2. Neon Parc - Dale Frank_Aliens_2017-Image credit Christo Crocker

2. Neon Parc - Dale Frank_Aliens_2017-Image credit Christo Crocker

II.
Exhibition:
Stages
Artist: Georgina Cue
Venue: TCB Art Inc.  
Dates: Until 15 July, 2017 

 

Georgina Cue uses DIY materials such as cardboard and spray paint to create a series of large-scale stages in a suburban garage. These theatrical sets have become the background for the series of photographs presented in Stages, the artist’s new solo exhibition currently on view in the front gallery at artist-run initiative TCB Art Inc. In this new series, Cue continues her exploration of male dominated art-historical movements by referencing formal sensibilities often found in Russian constructivism and German expressionism. The artist subverts the inherent romanticism and female gaze associated with these movements by constructing images in which the artist herself features as film siren and femme fatale.

TCB Art Inc. - Georgina Cue - Stages  (1)

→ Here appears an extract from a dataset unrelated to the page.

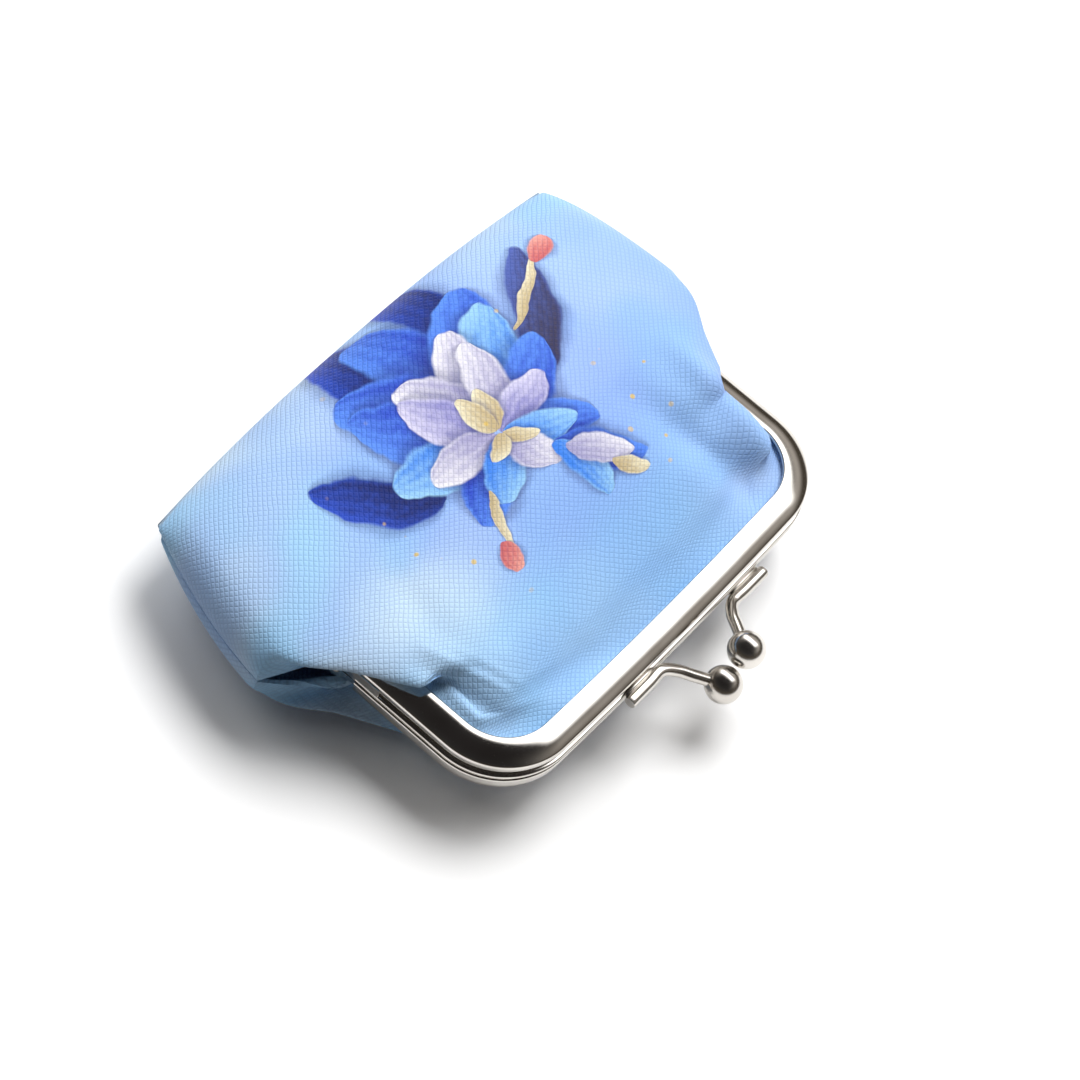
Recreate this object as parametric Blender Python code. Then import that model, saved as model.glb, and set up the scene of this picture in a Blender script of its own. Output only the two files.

TCB Art Inc. - Georgina Cue - Stages  (1)

III.
Exhibition:
Greater Together
Artists: Goldin + Senneby, Clark Beaumont, Antoinette J. Citizen and Courtney Coombs, C.T. Jasper and Joanna Malinowska, Patrick Staff, 
Venue: Australian Centre for Contemporary Art
Dates: 8 July – 17 September 2017

 

Greater Together is an exhibition presented at the Australian Centre for Contemporary Art exploring artistic collaboration through the practices of eight international artist projects. Annika Kristensen has curated the exhibition with projects by Australian and international artist collectives including Goldin + Senneby, Clark Beaumont, Antoinette J. Citizen and Courtney Coombs, C.T. Jasper and Joanna Malinowska, Patrick Staff, Field Theory and Bik Van der Pol. The assembling together of these eight artist projects attempts to complicate individual notions of authorship in art practice to consider collaborative and cooperative approaches to art making, which perhaps can become deliberate and productive means of agency and solidarity in a complex and changing world.